Na finalíssima, ele ficou em segundo lugar. E acabou provocando uma das maiores vaias presenciadas no Maracanãzinho, pois o público não perdoou a vitória de “Sabiá”, de Antonio Carlos Jobim e Chico Buarque. Vandré subiu ao palco e tentou contemporizar, dizendo que Jobim e Chico mereciam o respeito de todos. Não adiantou. Saiu-se, então, com essa: “A vida não se resume a festivais”.

Quando Tom Jobim e o Quarteto em Cy encaram a plateia para defender “Sabiá”, o autor de “Caminhando” foi junto, prestando solidariedade, mas as vaias foram estrondosas. Jobim, desde aquela época o maior compositor brasileiro, ficou calado e parecia não acreditar no que via.

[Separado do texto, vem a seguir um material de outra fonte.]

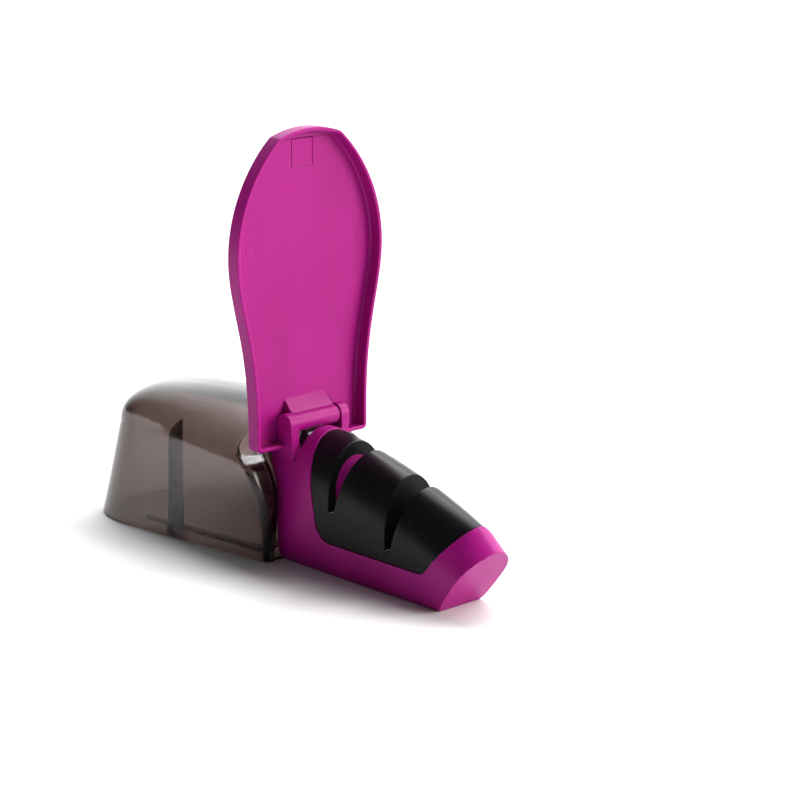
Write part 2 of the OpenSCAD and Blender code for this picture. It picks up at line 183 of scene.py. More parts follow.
def merge_close(obj, distance):
    """Merge points that lie closer than distance and drop the faces that vanish."""
    bm = bmesh.new()
    bm.from_mesh(obj.data)
    bmesh.ops.remove_doubles(bm, verts=bm.verts, dist=distance * MM)
    bmesh.ops.dissolve_degenerate(bm, edges=bm.edges, dist=distance * MM)
    bm.to_mesh(obj.data)
    bm.free()


def clear_room(obj, room, angle):
    """Pull points that lie within room of a sharp edge onto it, so that its bevel has space."""
    bm = bmesh.new()
    bm.from_mesh(obj.data)
    for _ in range(2):
        bm.normal_update()
        sharp = set()
        for edge in bm.edges:
            if len(edge.link_faces) == 2 and edge.calc_face_angle(0) > math.radians(angle):
                sharp.update(edge.verts)
        target = {}
        for edge in sorted(bm.edges, key=lambda e: e.calc_length()):
            a, b = edge.verts
            if edge.calc_length() < room * MM and (a in sharp) != (b in sharp):
                free, fixed = (b, a) if a in sharp else (a, b)
                target.setdefault(free, fixed)
        bmesh.ops.weld_verts(bm, targetmap=target)
        bmesh.ops.dissolve_degenerate(bm, edges=bm.edges, dist=0.02 * MM)
    bm.to_mesh(obj.data)
    bm.free()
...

Voltando para casa, chorou dentro de seu fusquinha durante a travessia do Túnel Rebouças. Para piorar, quando chegou em casa, cercado por amigos que queriam festejá-lo, recebeu um telefonema e descobriu que um grande amigo, o escritor Sergio Porto (mais conhecido pela alcunha de Stanislaw Ponte Preta) havia falecido. Uma noite para o grande maestro apagar da memória.

“Caminhando” foi um dos maiores símbolos de resistência à ditadura. Ter um disco da música em casa era uma prova contundente de subversão. Em 1979, quando a censura liberou a canção, eu descobri que tinha um compacto simples de Vandré em casa, original da época. Isso me valeu pontos junto a alguns amigos naquele momento em que começava a abertura política.

Geraldo Vandré tem 89 anos, completados na semana retrasada. E, com certeza, não deve entender o que acontece nos dias de hoje. Estamos vivendo um cenário tão maluco que “Caminhando”, vem sendo entoada em manifestações bolsonaristas desde 2022 – a última delas em fevereiro deste ano, na avenida Paulista.

Na realidade atual, há pessoas que defendem a volta da ditadura militar e, ao mesmo tempo, se identificam com uma letra composta para combater o regime de exceção patrocinado pelas Forças Armadas.

Esse mundo, definitivamente, ficou muito difícil de compreender.